More interesting was the news that Facebook would spend $200 million next year on capital expenditures, which is a whole lot of servers.
By the way, more expenses, noted chatty Mark, those employee levels would rise to more than 1,000 in 2008 from 450 now.
And Zuckerberg also said the company's EBITDA-earnings before interest, taxes, depreciation and amortization and a number widely used by Wall Street as an indication of operating performance-would be $50 million in 2008.
That means the company would have a negative cash flow of about $150 million (EBITDA minus CapEx), rather than break even, as it does now."

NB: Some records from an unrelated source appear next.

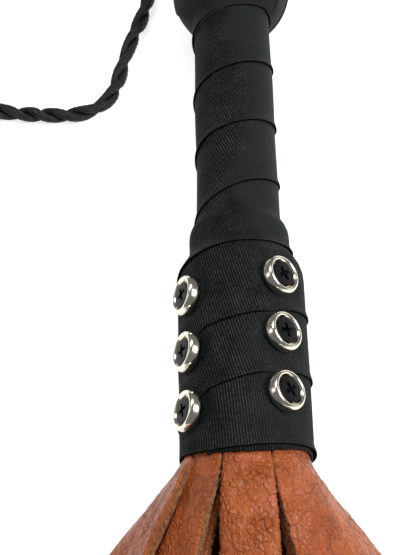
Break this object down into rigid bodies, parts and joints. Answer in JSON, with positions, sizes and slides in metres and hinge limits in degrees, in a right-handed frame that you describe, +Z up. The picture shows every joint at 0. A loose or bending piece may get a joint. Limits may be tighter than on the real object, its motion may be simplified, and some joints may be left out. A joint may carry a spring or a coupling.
{
  "type": "leather whisk fly swatter",
  "caption": "Leather whisk fly swatter: taped stick handle with ball end and wrist loop, screwed collar with cup washers, and a fringe of pebbled leather tails.",
  "frame": {"origin": "under the middle of the object, on the surface it lies on", "axes": "+Y along the handle towards the ball end, tails towards -Y; +Z up from the surface; +X across, to the right seen from the tails with the ball end ahead"},
  "size_m": [0.2568, 0.5259, 0.0402],
  "materials": {
    "wood": "plain sanded hardwood, hidden under the tape",
    "grip_tape": "black ribbed friction tape, matt with a soft sheen",
    "leather": "orange-brown pebbled full-grain leather, satin, raw tan edges",
    "nickel": "polished nickel plate",
    "black_steel": "black oxide, satin",
    "cord": "black two-strand twisted cord"
  },
  "bodies": {
    "handle": {"handle_core": "wood", "knob_ball": "wood", "knob_wrap": "grip_tape", "inner_leather_band": "leather", "outer_leather_band": "leather", "binding_tape": "grip_tape", "cup_washer_A1": "nickel", "screw_A1": "black_steel", "cup_washer_A2": "nickel", "screw_A2": "black_steel", "cup_washer_A3": "nickel", "screw_A3": "black_steel", "cup_washer_B1": "nickel", "screw_B1": "black_steel", "cup_washer_B2": "nickel", "screw_B2": "black_steel", "cup_washer_B3": "nickel", "screw_B3": "black_steel", "cup_washer_C1": "nickel", "screw_C1": "black_steel", "cup_washer_C2": "nickel", "screw_C2": "black_steel", "cup_washer_C3": "nickel", "screw_C3": "black_steel", "cup_washer_D1": "nickel", "screw_D1": "black_steel", "cup_washer_D2": "nickel", "screw_D2": "black_steel", "cup_washer_D3": "nickel", "screw_D3": "black_steel", "wrist_cord": "cord"},
    "outer_tail_1": {"outer_tail_1": "leather"},
    "inner_tail_1": {"inner_tail_1": "leather"},
    "outer_tail_2": {"outer_tail_2": "leather"},
    "inner_tail_2": {"inner_tail_2": "leather"},
    "outer_tail_3": {"outer_tail_3": "leather"},
    "inner_tail_3": {"inner_tail_3": "leather"},
    "outer_tail_4": {"outer_tail_4": "leather"},
    "inner_tail_4": {"inner_tail_4": "leather"},
    "outer_tail_5": {"outer_tail_5": "leather"},
    "inner_tail_5": {"inner_tail_5": "leather"},
    "outer_tail_6": {"outer_tail_6": "leather"},
    "inner_tail_6": {"inner_tail_6": "leather"},
    "outer_tail_7": {"outer_tail_7": "leather"},
    "inner_tail_7": {"inner_tail_7": "leather"},
    "outer_tail_8": {"outer_tail_8": "leather"},
    "inner_tail_8": {"inner_tail_8": "leather"}
  },
  "joints": [
    {"name": "outer_tail_1_flex", "type": "hinge", "parent": "handle", "child": "outer_tail_1", "pos_m": [0, 0.05228, 0.0373], "axis": [-1, 0, 0], "range_deg": [0, 70]},
    {"name": "inner_tail_1_flex", "type": "hinge", "parent": "handle", "child": "inner_tail_1", "pos_m": [0, 0.05228, 0.0373], "axis": [-1, 0, 0], "range_deg": [0, 70]},
    {"name": "outer_tail_2_flex", "type": "hinge", "parent": "handle", "child": "outer_tail_2", "pos_m": [0.0085, 0.05228, 0.03502], "axis": [-0.866, 0, 0.5], "range_deg": [0, 70]},
    {"name": "inner_tail_2_flex", "type": "hinge", "parent": "handle", "child": "inner_tail_2", "pos_m": [0.0085, 0.05228, 0.03502], "axis": [-0.866, 0, 0.5], "range_deg": [0, 70]},
    {"name": "outer_tail_3_flex", "type": "hinge", "parent": "handle", "child": "outer_tail_3", "pos_m": [0.017, 0.05228, 0.0203], "axis": [0, 0, 1], "range_deg": [0, 35]},
    {"name": "inner_tail_3_flex", "type": "hinge", "parent": "handle", "child": "inner_tail_3", "pos_m": [0.017, 0.05228, 0.0203], "axis": [0, 0, 1], "range_deg": [0, 35]},
    {"name": "outer_tail_4_flex", "type": "hinge", "parent": "handle", "child": "outer_tail_4", "pos_m": [0.0085, 0.05228, 0.00558], "axis": [0.866, 0, 0.5], "range_deg": [0, 60]},
    {"name": "inner_tail_4_flex", "type": "hinge", "parent": "handle", "child": "inner_tail_4", "pos_m": [0.0085, 0.05228, 0.00558], "axis": [0.866, 0, 0.5], "range_deg": [0, 60]},
    {"name": "outer_tail_5_flex", "type": "hinge", "parent": "handle", "child": "outer_tail_5", "pos_m": [0, 0.05228, 0.0033], "axis": [1, 0, 0], "range_deg": [0, 60]},
    {"name": "inner_tail_5_flex", "type": "hinge", "parent": "handle", "child": "inner_tail_5", "pos_m": [0, 0.05228, 0.0033], "axis": [1, 0, 0], "range_deg": [0, 60]},
    {"name": "outer_tail_6_flex", "type": "hinge", "parent": "handle", "child": "outer_tail_6", "pos_m": [-0.0085, 0.05228, 0.00558], "axis": [0.866, 0, -0.5], "range_deg": [0, 60]},
    {"name": "inner_tail_6_flex", "type": "hinge", "parent": "handle", "child": "inner_tail_6", "pos_m": [-0.0085, 0.05228, 0.00558], "axis": [0.866, 0, -0.5], "range_deg": [0, 60]},
    {"name": "outer_tail_7_flex", "type": "hinge", "parent": "handle", "child": "outer_tail_7", "pos_m": [-0.017, 0.05228, 0.0203], "axis": [0, 0, -1], "range_deg": [0, 35]},
    {"name": "inner_tail_7_flex", "type": "hinge", "parent": "handle", "child": "inner_tail_7", "pos_m": [-0.017, 0.05228, 0.0203], "axis": [0, 0, -1], "range_deg": [0, 35]},
    {"name": "outer_tail_8_flex", "type": "hinge", "parent": "handle", "child": "outer_tail_8", "pos_m": [-0.0085, 0.05228, 0.03502], "axis": [-0.866, 0, -0.5], "range_deg": [0, 70]},
    {"name": "inner_tail_8_flex", "type": "hinge", "parent": "handle", "child": "inner_tail_8", "pos_m": [-0.0085, 0.05228, 0.03502], "axis": [-0.866, 0, -0.5], "range_deg": [0, 70]}
  ],
  "couplings": [
    {"joint": "inner_tail_1_flex", "follows": "outer_tail_1_flex", "ratio": 1},
    {"joint": "inner_tail_2_flex", "follows": "outer_tail_2_flex", "ratio": 1},
    {"joint": "inner_tail_3_flex", "follows": "outer_tail_3_flex", "ratio": 1},
    {"joint": "inner_tail_4_flex", "follows": "outer_tail_4_flex", "ratio": 1},
    {"joint": "inner_tail_5_flex", "follows": "outer_tail_5_flex", "ratio": 1},
    {"joint": "inner_tail_6_flex", "follows": "outer_tail_6_flex", "ratio": 1},
    {"joint": "inner_tail_7_flex", "follows": "outer_tail_7_flex", "ratio": 1},
    {"joint": "inner_tail_8_flex", "follows": "outer_tail_8_flex", "ratio": 1}
  ]
}
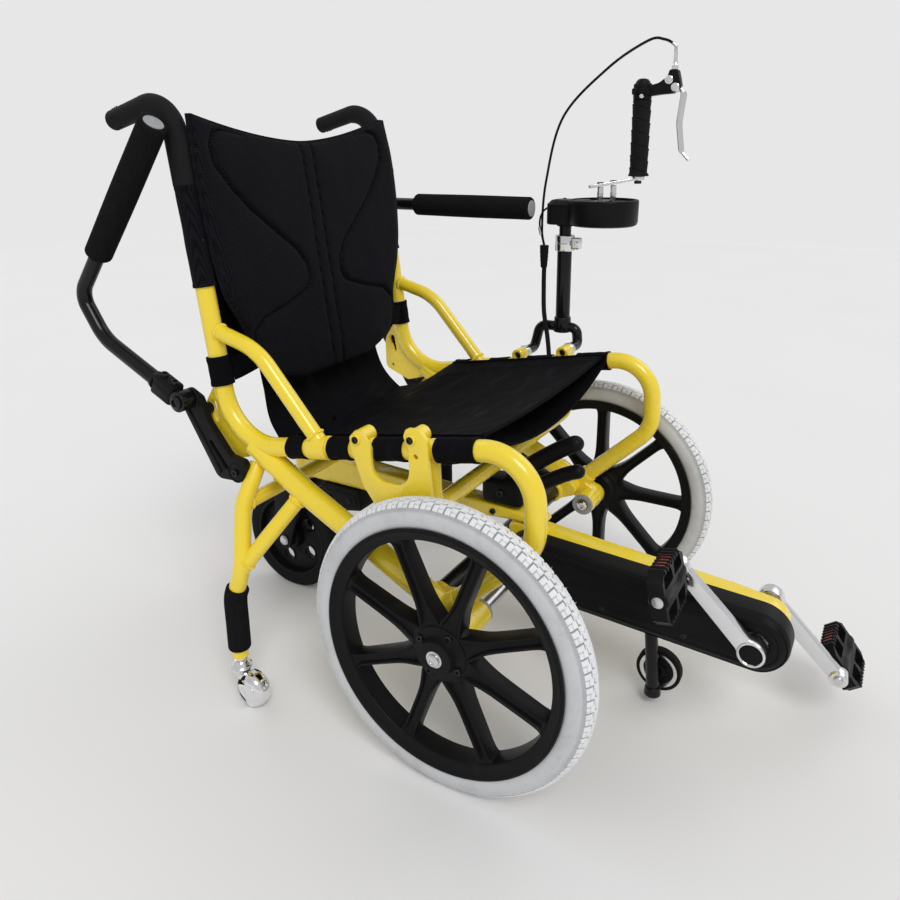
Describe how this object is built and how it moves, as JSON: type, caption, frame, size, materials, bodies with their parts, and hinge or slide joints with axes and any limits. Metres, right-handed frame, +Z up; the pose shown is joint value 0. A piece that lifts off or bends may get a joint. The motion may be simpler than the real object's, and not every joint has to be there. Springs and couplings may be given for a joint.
{
  "type": "pedal wheelchair",
  "caption": "Wheelchair that its rider pedals: drive wheels in front, sling seat, padded back, swing-up armrests and a side column that steers the rear wheel.",
  "frame": {"origin": "on the floor, under the middle of the chair's overall box", "axes": "+Z up; the rider faces -Y and the steering column stands on the rider's left, at +X"},
  "size_m": [0.677, 1.1273, 0.9848],
  "materials": {
    "yellow_paint": "glossy powder coat",
    "black_paint": "glossy",
    "black_plastic": "satin moulded",
    "black_rubber": "matt",
    "foam": "matt closed-cell foam",
    "cloth": "black woven and mesh cloth",
    "grey_tyre": "light grey non-marking rubber",
    "alloy": "polished alloy",
    "chrome_plate": "mirror plated",
    "steel": "zinc plated"
  },
  "bodies": {
    "frame": {"axle_cross_tube": "black_paint", "back_cushion": "cloth", "back_sling": "cloth", "chain_case": "black_plastic", "control_hose": "black_rubber", "drive_chain": "steel", "front_boom": "yellow_paint", "front_cross_tube": "yellow_paint", "front_stand": "black_paint", "left_armrest_bracket": "black_plastic", "left_axle": "steel", "left_brace_tube": "yellow_paint", "left_foam_sleeve": "foam", "left_main_tube": "yellow_paint", "left_outrigger": "yellow_paint", "left_push_grip": "black_rubber", "left_side_tube": "yellow_paint", "lever_bracket": "black_plastic", "lug_plate": "yellow_paint", "rear_cross_tube": "yellow_paint", "right_armrest_bracket": "black_plastic", "right_brace_tube": "yellow_paint", "right_foam_sleeve": "foam", "right_main_tube": "yellow_paint", "right_outrigger": "yellow_paint", "right_push_grip": "black_rubber", "right_side_tube": "yellow_paint", "seat_sling": "cloth", "spine_beam": "yellow_paint", "spine_guard": "black_plastic", "steering_base": "black_paint"},
    "right_drive": {"right_wheel": "black_plastic", "right_tyre": "grey_tyre", "drive_axle": "steel"},
    "left_drive": {"left_wheel": "black_plastic", "left_tyre": "grey_tyre"},
    "cranks": {"crank_spindle": "steel", "right_crank": "alloy", "left_crank": "alloy"},
    "right_pedal_body": {"right_pedal": "black_plastic"},
    "left_pedal_body": {"left_pedal": "black_plastic"},
    "fork": {"rear_fork": "black_plastic"},
    "steered_wheel": {"rear_wheel": "black_rubber"},
    "right_caster": {"right_caster_hood": "chrome_plate"},
    "right_caster_roller": {"right_caster_wheel": "black_rubber"},
    "left_caster": {"left_caster_hood": "chrome_plate"},
    "left_caster_roller": {"left_caster_wheel": "black_rubber"},
    "stand_roller": {"stand_wheel": "black_plastic"},
    "right_armrest": {"right_armrest_tube": "black_paint", "right_armrest_pad": "foam"},
    "left_armrest": {"left_armrest_tube": "black_paint", "left_armrest_pad": "foam"},
    "column": {"steering_column": "black_paint", "steering_housing": "black_plastic", "brake_cable": "black_rubber", "cable_joiner": "black_plastic"},
    "steering": {"steering_arm": "alloy", "steering_grip": "black_rubber", "brake_clamp": "black_plastic"},
    "lever": {"brake_lever": "alloy"}
  },
  "joints": [
    {"name": "right_wheel_spin", "type": "hinge", "parent": "frame", "child": "right_drive", "pos_m": [-0.3035, -0.0999, 0.203], "axis": [1, 0, 0], "continuous": true},
    {"name": "left_wheel_spin", "type": "hinge", "parent": "frame", "child": "left_drive", "pos_m": [0.2605, -0.0999, 0.203], "axis": [1, 0, 0], "continuous": true},
    {"name": "crank_spin", "type": "hinge", "parent": "frame", "child": "cranks", "pos_m": [-0.0215, -0.4339, 0.186], "axis": [1, 0, 0], "continuous": true},
    {"name": "right_pedal_spin", "type": "hinge", "parent": "cranks", "child": "right_pedal_body", "pos_m": [-0.1515, -0.3348, 0.28204], "axis": [1, 0, 0], "continuous": true},
    {"name": "left_pedal_spin", "type": "hinge", "parent": "cranks", "child": "left_pedal_body", "pos_m": [0.1085, -0.533, 0.08996], "axis": [1, 0, 0], "continuous": true},
    {"name": "fork_turn", "type": "hinge", "parent": "frame", "child": "fork", "pos_m": [-0.0215, 0.3651, 0.235], "axis": [0, 0, 1], "range_deg": [-45, 45]},
    {"name": "rear_wheel_spin", "type": "hinge", "parent": "fork", "child": "steered_wheel", "pos_m": [-0.0215, 0.4051, 0.102], "axis": [1, 0, 0], "continuous": true},
    {"name": "right_caster_swivel", "type": "hinge", "parent": "frame", "child": "right_caster", "pos_m": [-0.3215, 0.2526, 0.07], "axis": [0, 0, 1], "continuous": true},
    {"name": "right_caster_spin", "type": "hinge", "parent": "right_caster", "child": "right_caster_roller", "pos_m": [-0.3215, 0.2316, 0.026], "axis": [1, 0, 0], "continuous": true},
    {"name": "left_caster_swivel", "type": "hinge", "parent": "frame", "child": "left_caster", "pos_m": [0.2785, 0.2526, 0.07], "axis": [0, 0, 1], "continuous": true},
    {"name": "left_caster_spin", "type": "hinge", "parent": "left_caster", "child": "left_caster_roller", "pos_m": [0.2785, 0.2316, 0.026], "axis": [1, 0, 0], "continuous": true},
    {"name": "stand_wheel_spin", "type": "hinge", "parent": "frame", "child": "stand_roller", "pos_m": [0.002, -0.2949, 0.048], "axis": [1, 0, 0], "continuous": true},
    {"name": "right_armrest_swing", "type": "hinge", "parent": "frame", "child": "right_armrest", "pos_m": [-0.297, 0.3531, 0.458], "axis": [1, 0, 0], "range_deg": [0, 50.6]},
    {"name": "left_armrest_swing", "type": "hinge", "parent": "frame", "child": "left_armrest", "pos_m": [0.254, 0.3531, 0.458], "axis": [1, 0, 0], "range_deg": [-50.6, 0]},
    {"name": "column_slide", "type": "slide", "parent": "frame", "child": "column", "axis": [0, 0, 1], "range_m": [-0.015, 0.08], "deforming": ["control_hose"]},
    {"name": "steering_turn", "type": "hinge", "parent": "column", "child": "steering", "pos_m": [0.2785, -0.0749, 0.724], "axis": [0, 0, 1], "range_deg": [-75, 75], "deforming": ["brake_cable"]},
    {"name": "brake_squeeze", "type": "hinge", "parent": "steering", "child": "lever", "pos_m": [0.3085, -0.1799, 0.905], "axis": [1, 0, 0], "range_deg": [0, 20], "stiffness_Nm_per_rad": 0.2}
  ],
  "couplings": [
    {"joint": "crank_spin", "follows": "right_wheel_spin", "ratio": 1},
    {"joint": "fork_turn", "follows": "steering_turn", "ratio": -0.6}
  ]
}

Is Facebook profitable today, in the last quarter of 2008? Well it is almost certainly EBITDA positive, butthat is not the true measure. The answer is "maybe". If Facebook is hitting $300m to $350m this year (2008) and their operating costs have doubled from $50m to $100m (which is reasonable assumption as they said they would more than double employees from 450 to 1,000), they would have EBITDA of $200m to $250m. That sounds pretty good. But after $200m in Capex for servers, they are only breaking even on free cash flow at the bottom of their revenue forecast range. And, given the failure of Beacon and declining CPM rates on social networks, my guess (it is only a guess) is that Facebook revenues will be at the lower end of their forecast or even below.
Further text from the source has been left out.